Iqbal Abdulla 15 matches, 16 wickets, average 19.06, economy-rate 6.10

This young left-arm spinner is one of the chief reasons for Kolkata emerging as one of the top four sides this year. Abdulla has been around the block a few times, playing for India's under-19 side and on the club circuit in Mumbai, but came to the fore in this competition, with his aggressive performances. He took the new ball four times in the tournament, showing no fear in bowling in the Powerplay overs, breaking early partnerships as a result. He was awarded Man of the Match awards twice - and eventually named under-23 player of the IPL - when opening the bowling, once for his 2 for 19 against Punjab and 1 for 15 against Chennai.
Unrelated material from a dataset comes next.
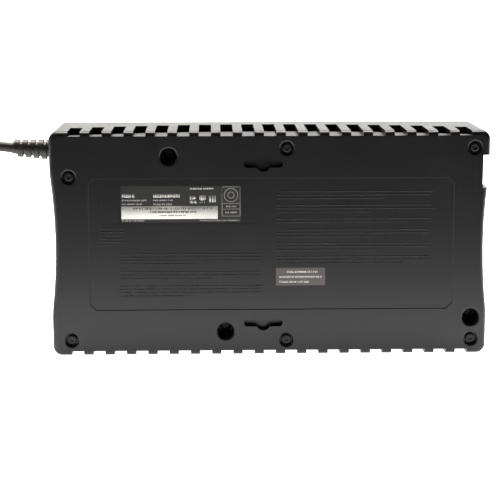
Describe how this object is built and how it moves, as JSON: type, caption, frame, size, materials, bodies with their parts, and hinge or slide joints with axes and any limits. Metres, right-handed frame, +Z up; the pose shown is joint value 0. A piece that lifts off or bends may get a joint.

R Ashwin 16 matches, 20 wickets, average 19.40, economy-rate 6.15

The ever-impressive R Ashwin was one among a galaxy of star performers from the Chennai team, and once again used the IPL to stake his claim for more regular place in the national XI. An experienced hand at opening the bowling, Ashwin is now comfortable in this role and achieves early breakthroughs with regularity. His most impressive one came when it mattered most, in the final, when he removed Chris Gayle for a duck. Ashwin is also a man for big occasions and he performed at crucial times, claiming 3 for 16 in the final to break the Bangalore's back.

Doug Bollinger 13 matches, 17 wickets, average 19.35, economy-rate 7.00

Bollinger's aggression and accuracy made him one of the most fearsome fast bowlers in this edition of the tournament. The left-armers' consistent lines and lengths often saw him create early breakthroughs for Chennai, but that wasn't the only stage he was effective at. He was one of the best death bowlers in the league, mixing up bouncers and slower balls, to prevent a late burst from the opposition on many occasions. His performance in the play-off, where he took 1 for 20, was key to Chennai's progression to the final.
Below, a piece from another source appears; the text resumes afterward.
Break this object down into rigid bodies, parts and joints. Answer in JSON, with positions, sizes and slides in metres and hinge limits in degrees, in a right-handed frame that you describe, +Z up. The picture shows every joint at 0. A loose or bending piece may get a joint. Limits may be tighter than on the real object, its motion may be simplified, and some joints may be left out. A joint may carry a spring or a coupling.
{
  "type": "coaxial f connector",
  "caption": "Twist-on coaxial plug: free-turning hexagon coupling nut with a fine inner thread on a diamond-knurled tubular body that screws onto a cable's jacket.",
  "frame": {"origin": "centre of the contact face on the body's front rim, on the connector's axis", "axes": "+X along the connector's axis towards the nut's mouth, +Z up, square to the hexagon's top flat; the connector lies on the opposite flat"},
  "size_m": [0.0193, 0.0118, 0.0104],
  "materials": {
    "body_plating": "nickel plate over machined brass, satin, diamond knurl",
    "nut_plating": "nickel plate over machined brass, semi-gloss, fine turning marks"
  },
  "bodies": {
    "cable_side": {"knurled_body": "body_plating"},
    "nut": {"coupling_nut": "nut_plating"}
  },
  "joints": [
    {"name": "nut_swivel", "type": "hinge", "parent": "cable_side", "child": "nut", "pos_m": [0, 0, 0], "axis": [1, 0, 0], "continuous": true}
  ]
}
Lasith Malinga 16 matches, 28 wickets, average 13.39, economy-rate 5.95

Lasith Malinga was head and shoulders above any other bowler in the tournament, and that's not even when taking his curly, blond mop into account. Besides the unusual action, which has now been around long enough for batsman not to be alarmed by, Malinga is as accurate as it gets, landing the yorkers perfectly almost every time. He had batsmen's toes crying for mercy and stumps being uprooted with regularity. His 5 for 13 against Delhi was the most destructive spell of the IPL and one that will be remembered for being as lethal as it was precise. More than 50% of the wickets he took were bowled, an incredible feat on its own.